Hammond’s compilation of advice for homemakers reads pretty authentically, without any retrospective sensitivity to the role that slavery played in maintaining these homes and plantations. That reality is acknowledged almost accidentally at times, including the admission in the introduction that the reader would find few recipes for barbecue in the book: “Slaves did the cooking; and, as with sliced cucumbers and garden salads, there was little reason to record a recipe, if indeed any existed” (14). Advice concerning slaves is collected in the chapter called “Care of Fowls, Animals & Property” (120-144). If read as a primary source, with an eye for analyzing such references, the collection acts as a curio. However, as the book was compiled with an editorial eye, with items selected from various period publications, a word about the selection and omission of advice about proper ways to own other humans seems warranted.
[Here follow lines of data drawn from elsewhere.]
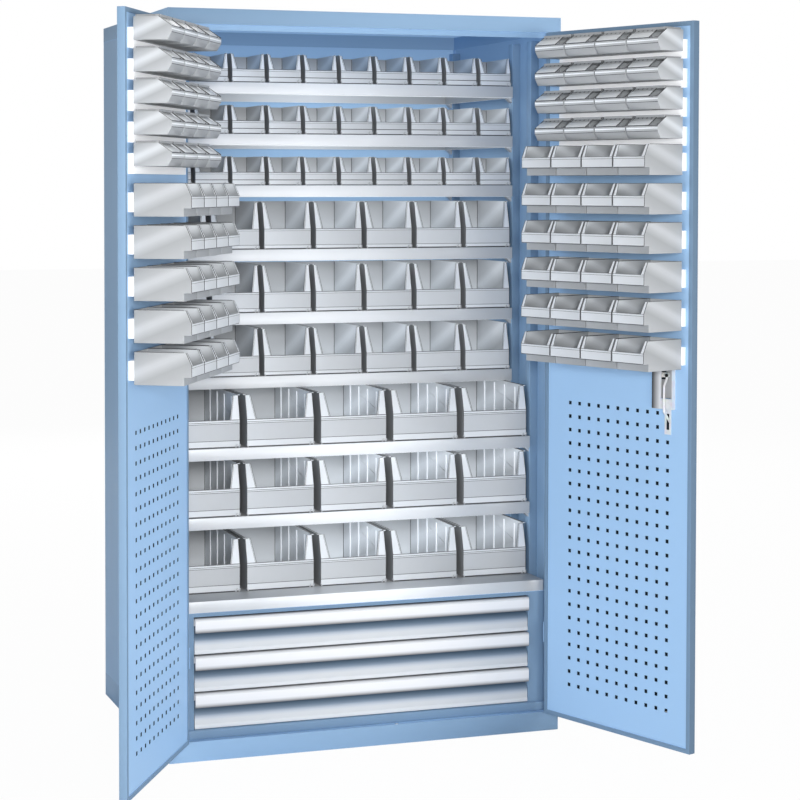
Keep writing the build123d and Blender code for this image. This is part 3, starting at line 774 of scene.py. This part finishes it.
def binCheek(kind, side, sign):
    # one side of the sloped opening: two dark strips as painted shade in its grooves, a dark strip as painted
    # shade along its border, and a dark bar as painted shadow in the back corner
    deep, high, low, wall = kind["deep"], kind["high"], kind["front"], rowLayout["wall"]
    edge = deep - kind["slope"]
    foot, head = side + sign * kind["foot"], side + sign * kind["head"]
    parts = []
    for place, width in ((foot, 1.0), (foot - sign * 2.6, 0.7)):
        start, end = (place + head - foot, -edge - 0.4, high), (place, 0.4 - deep, low)
        parts.append(strip(start, end, (sign * width, 0, 0), (0, 0.6, 0), binTones["line"]))
    outline = [(-deep - 0.1, 1.0), (-deep - 0.1, low), (-edge - 0.3, high)]
    outline += [(1.0 - edge, high), (1.2 - deep, low), (1.2 - deep, 1.0)]
    parts.append(plainTone(prism("border", outline, "yz", side - 0.6, side + 0.5), binTones["border"]))
    corner = sorted((side + sign * wall, side + sign * (wall + 1.0)))
    parts.append(bar(corner, (-wall - 1.0, -wall), (wall, high), binTones["corner"]))
    return parts


# Ribs on the inner side walls, painted light as highlights
def binSideRibs(high, left, right):
    ribs = binRibs
    rib = bar((0.0, ribs["wide"]), (-ribs["deep"], 0.0), (ribs["foot"], high - ribs["drop"]), ribs["tone"])
    rows = []
    for start in (left + ribs["inset"], right - ribs["inset"] - ribs["wide"]):
        first, step = (start, -ribs["first"], 0.0), (0.0, -ribs["pitch"], 0.0)
        rows.append(gridded(rib.copy(), "bin_grey", ribs["count"], first, step))
    return rows


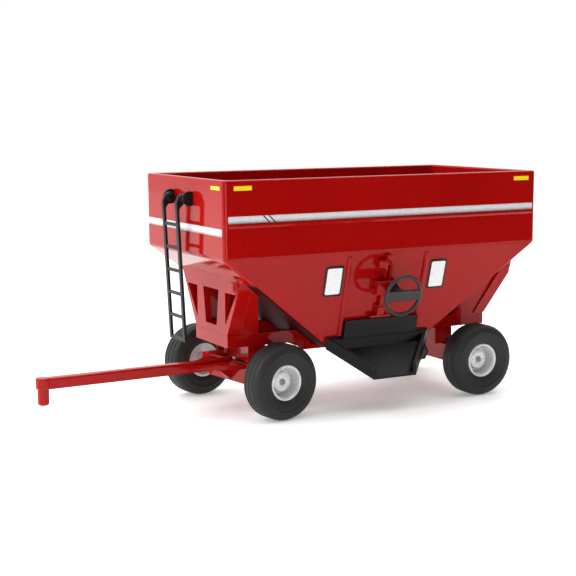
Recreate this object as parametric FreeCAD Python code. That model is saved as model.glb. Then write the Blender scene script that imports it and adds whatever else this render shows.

What strikes me now, as I review this 21 year-old book of 150+-year old advice, is the significant amount of power women wielded then (and now). If we can take this book out of its political context for just a moment, and see it not as a totem of adoration but an artifact of historical record, we can see that women were presumed to have a great impact on the domestic sphere and – via that impact – upon the culture they identified as their own. Gaston Bachelard acknowledges “women’s construction of the house through daily polishing” (The Poetics of Space, 69), and by extension, with the house as a site of cultural production (á la Lefebvre and De Certeau), women’s daily activities defined a national identity. These recipes and remedies reveal priorities, worldviews, and class structures, and they remind us that though our kitchens may be small (I’ll speak for myself, here, and my tiny Queens closet of a kitchen), they serve as a portal through which the world may enter our homes and – conversely – we may leave a mark on the world.